"My goal is to see how everything works here," Russian President Dmitry Medvedev said on his arrival in the United States this week, referring to his plans to build a Russian analog of Silicon Valley in Skolkovo, just outside of Moscow. "This is not a tour."
It often seemed like one -- like a delirious good-will mission. On arrival, Medvedev met with California's action hero turned governor, Arnold Schwarzenegger. "Many residents of our country know you from an earlier stage of your career and of course it generates interest in you," Medvedev told the governor in a looser version of his usual legalese. He had dinner with George Shultz, secretary of state under Ronald Reagan, who greeted a laughing, romping Medvedev on the tarmac in San Francisco, in Russian. He visited Cisco Systems, which waited for his visit to sign a $1 billion agreement to provide networking equipment to Skolkovo. He went to the headquarters of Twitter, where the founders, Evan Williams and Biz Stone, helped him set up his own Twitter feed. With the cameras rolling, he entered his first tweet: "Hello everyone! I am on Twitter, and this my first tweet." The Russian had a typo in it, which, Williams said, made the tweet especially authentic. Everyone applauded.

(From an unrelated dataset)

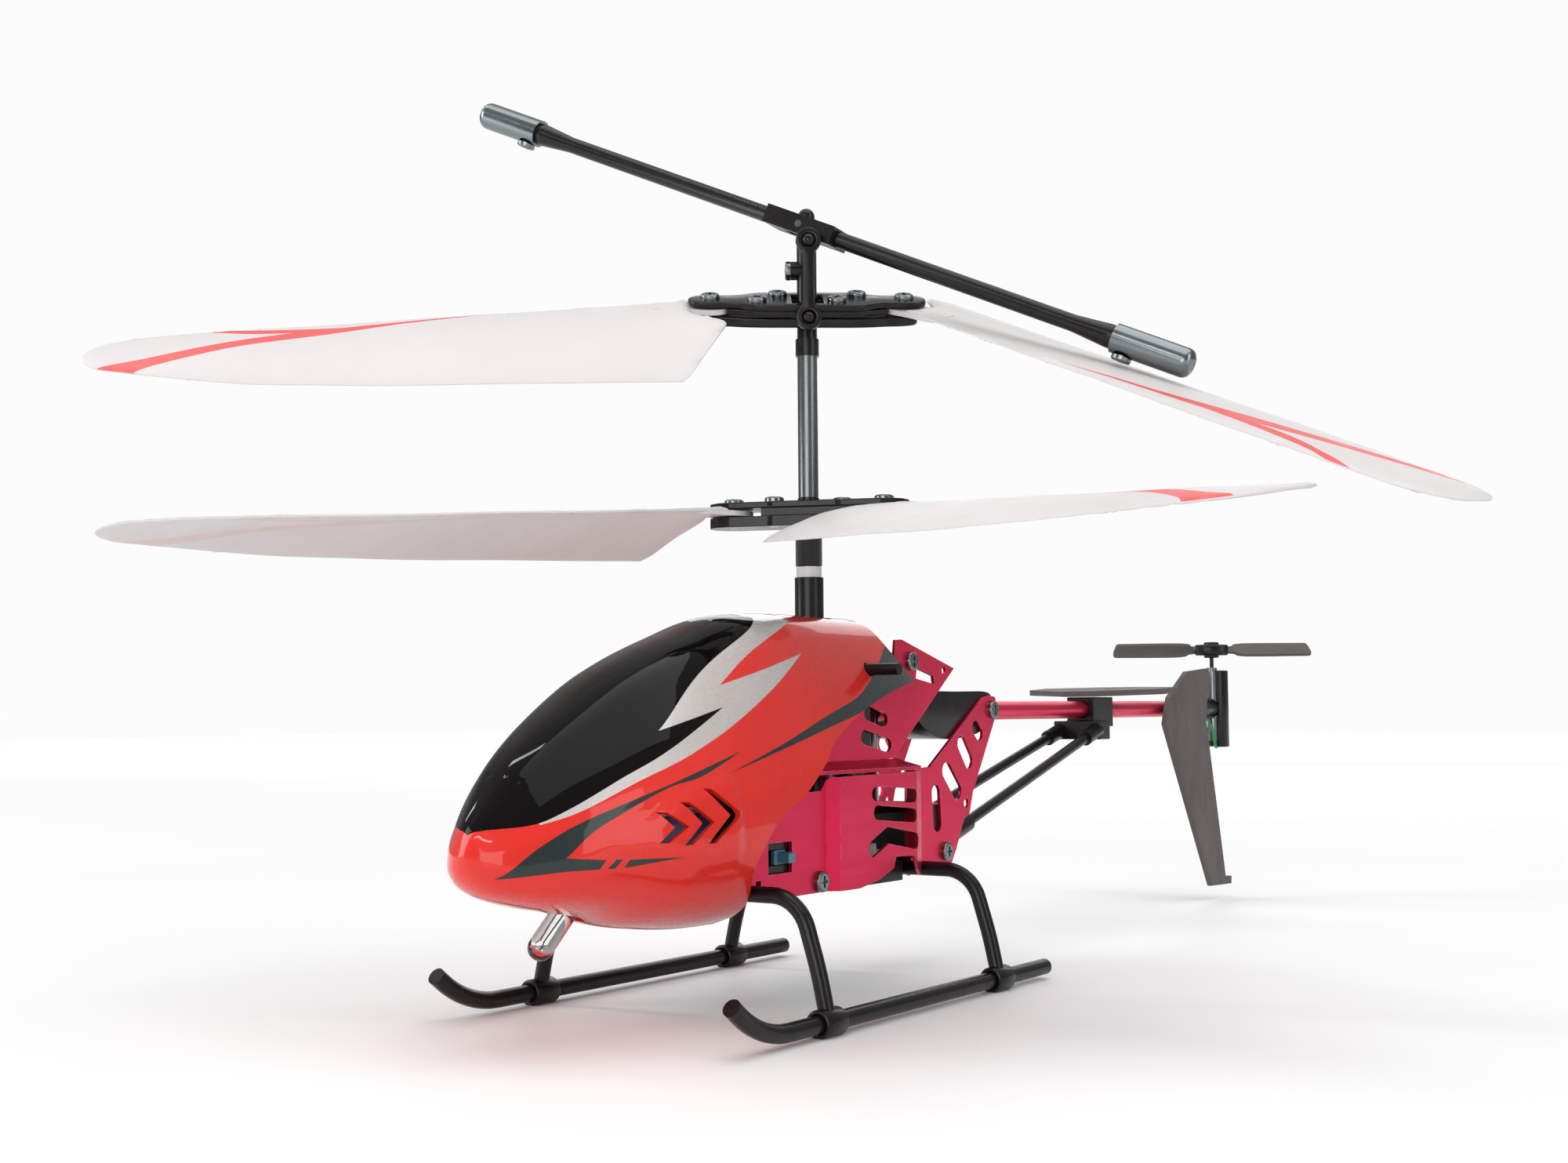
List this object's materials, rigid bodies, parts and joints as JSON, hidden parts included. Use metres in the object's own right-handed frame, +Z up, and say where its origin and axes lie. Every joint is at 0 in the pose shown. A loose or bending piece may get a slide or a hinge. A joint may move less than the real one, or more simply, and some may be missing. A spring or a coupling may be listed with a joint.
{
  "type": "remote control helicopter",
  "caption": "Palm-size coaxial indoor helicopter with counter-turning rotors, weighted flybar, sheet-metal frame, open-backed shell, boom with tail rotor, and skids.",
  "frame": {"origin": "on the main mast's axis, at the belly tray's flat underside", "axes": "+Z up along the mast, nose towards -Y, +X the helicopter's left side"},
  "size_m": [0.175, 0.2453, 0.1312],
  "materials": {
    "red_shell": "glossy painted shell",
    "anodised_red": "satin anodised",
    "clear_lens": "clear",
    "steel": "bright",
    "blade_plastic": "satin translucent",
    "white_nylon": "satin",
    "brass": "machined",
    "battery_wrap": "heat-shrink wrap",
    "board_green": "lacquered board",
    "wire_insulation": "satin",
    "blue_plastic": "satin",
    "black_plastic": "satin moulded"
  },
  "bodies": {
    "airframe": {"battery_pack": "battery_wrap", "belly_tray": "black_plastic", "boom_mount": "black_plastic", "canopy": "red_shell", "canopy_pegs": "black_plastic", "charge_socket": "black_plastic", "circuit_board": "board_green", "frame_screws": "steel", "front_legs": "black_plastic", "horizontal_stabilizer": "black_plastic", "led_holder": "black_plastic", "left_lower_plate": "anodised_red", "left_upper_plate": "anodised_red", "main_motors": "steel", "mast_base": "black_plastic", "mast_sleeve": "black_plastic", "mast_spacer_ring": "steel", "motor_shelf": "black_plastic", "nose_led": "clear_lens", "rear_legs": "black_plastic", "rear_spacer_block": "black_plastic", "right_lower_plate": "anodised_red", "right_upper_plate": "anodised_red", "skid_collars": "black_plastic", "skid_tubes": "black_plastic", "stabilizer_clamp": "black_plastic", "switch_body": "black_plastic", "tail_boom": "anodised_red", "tail_motor": "steel", "tail_motor_holder": "black_plastic", "tail_motor_wires": "wire_insulation", "tail_struts": "black_plastic", "upper_standoff": "steel", "vertical_fin": "black_plastic"},
    "upper_rotor": {"inner_shaft": "steel", "upper_rotor_gear": "white_nylon", "head_post": "black_plastic", "head_clamp_screw": "steel"},
    "head": {"upper_grip": "black_plastic", "upper_grip_plate": "black_plastic", "upper_grip_screws": "steel", "head_pivot_pin": "steel"},
    "flybar": {"flybar_rod": "black_plastic", "flybar_pivot_pin": "steel", "flybar_weights": "steel"},
    "link": {"link_rod": "black_plastic"},
    "lower_rotor": {"outer_rotor_tube": "steel", "lower_rotor_gear": "white_nylon", "lower_grip": "black_plastic", "lower_grip_plate": "black_plastic", "lower_grip_screws": "steel"},
    "tail_rotor_body": {"tail_rotor": "black_plastic", "tail_rotor_shaft": "steel"},
    "front_pinion": {"front_motor_pinion": "brass"},
    "rear_pinion": {"rear_motor_pinion": "brass"},
    "switch": {"switch_slider": "blue_plastic"},
    "upper_blade_right_body": {"upper_blade_right": "blade_plastic"},
    "upper_blade_left_body": {"upper_blade_left": "blade_plastic"},
    "lower_blade_right_body": {"lower_blade_right": "blade_plastic"},
    "lower_blade_left_body": {"lower_blade_left": "blade_plastic"}
  },
  "joints": [
    {"name": "upper_rotor_spin", "type": "hinge", "parent": "airframe", "child": "upper_rotor", "pos_m": [0, 0, 0.07], "axis": [0, 0, 1], "continuous": true},
    {"name": "head_tilt", "type": "hinge", "parent": "upper_rotor", "child": "head", "pos_m": [0, 0, 0.0796], "axis": [0.7986, 0.6018, 0], "range_deg": [-50, 0]},
    {"name": "flybar_teeter", "type": "hinge", "parent": "upper_rotor", "child": "flybar", "pos_m": [0, 0, 0.0911], "axis": [-0.1822, 0.9833, 0], "range_deg": [-48.8, 0]},
    {"name": "link_swing", "type": "hinge", "parent": "head", "child": "link", "pos_m": [0.00295, -0.00391, 0.07732], "axis": [0.7986, 0.6018, 0], "range_deg": [0, 50]},
    {"name": "upper_blade_right_lag", "type": "hinge", "parent": "head", "child": "upper_blade_right_body", "pos_m": [0.01086, 0.00818, 0.0796], "axis": [0.2543, -0.3375, 0.9063], "range_deg": [-7, 0]},
    {"name": "upper_blade_left_lag", "type": "hinge", "parent": "head", "child": "upper_blade_left_body", "pos_m": [-0.01086, -0.00818, 0.0796], "axis": [0.2543, -0.3375, 0.9063], "range_deg": [-50, 6]},
    {"name": "lower_rotor_spin", "type": "hinge", "parent": "airframe", "child": "lower_rotor", "pos_m": [0, 0, 0.05], "axis": [0, 0, 1], "continuous": true},
    {"name": "lower_blade_right_lag", "type": "hinge", "parent": "lower_rotor", "child": "lower_blade_right_body", "pos_m": [0.00992, 0.00401, 0.0508], "axis": [0, 0, 1], "range_deg": [0, 100]},
    {"name": "lower_blade_left_lag", "type": "hinge", "parent": "lower_rotor", "child": "lower_blade_left_body", "pos_m": [-0.00992, -0.00401, 0.0508], "axis": [0, 0, 1], "range_deg": [-103, 0]},
    {"name": "tail_rotor_spin", "type": "hinge", "parent": "airframe", "child": "tail_rotor_body", "pos_m": [0, 0.1463, 0.035], "axis": [0, 0, 1], "continuous": true},
    {"name": "front_pinion_spin", "type": "hinge", "parent": "airframe", "child": "front_pinion", "pos_m": [0, -0.01015, 0.004], "axis": [0, 0, 1], "continuous": true},
    {"name": "rear_pinion_spin", "type": "hinge", "parent": "airframe", "child": "rear_pinion", "pos_m": [0, 0.01015, 0.007], "axis": [0, 0, 1], "continuous": true},
    {"name": "switch_travel", "type": "slide", "parent": "airframe", "child": "switch", "axis": [0, -1, 0], "range_m": [0, 0.002]}
  ],
  "couplings": [
    {"joint": "flybar_teeter", "follows": "head_tilt", "ratio": 0.976},
    {"joint": "link_swing", "follows": "head_tilt", "ratio": -1},
    {"joint": "front_pinion_spin", "follows": "upper_rotor_spin", "ratio": -6.6667},
    {"joint": "rear_pinion_spin", "follows": "lower_rotor_spin", "ratio": -6.6667}
  ]
}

Medevedev then went to the headquarters of Apple, where Steve Jobs gave him a personal tour -- and the new iPhone, a day before it went on sale. (Back home, Russians joked that this was the sole purpose of the visit.) He visited the American outpost of Yandex, the biggest Russian search engine and darling of the Russian tech industry. He met with native Russians working in the Valley. With characteristically Russian largesse, he had oilman Viktor Vekselberg, head of Skolkovo, agree to pay the $1 million per year necessary for the upkeep of Fort Ross, an early 19th-century Russian fort that is now a state park north of the Bay Area. At Stanford, dressed in jeans, he read his warm remarks off an iPad. He sopped up the San Francisco scenery, tweeting a picture of the view from his hotel room and telling Schwarzenegger, "It's hard to work in such a city."
And the city welcomed him with open arms, applauding, toasting, and smiling at the Russian president. Even with the Belarus gas crisis unfolding in the background, the trip was a lovefest, and the coverage of it in Russia portrayed it as such. Russia Today, the Kremlin's propaganda channel for Western consumption, which often takes a dim view of America, spoke of "the enduring nature of the U.S.-Russian relationship."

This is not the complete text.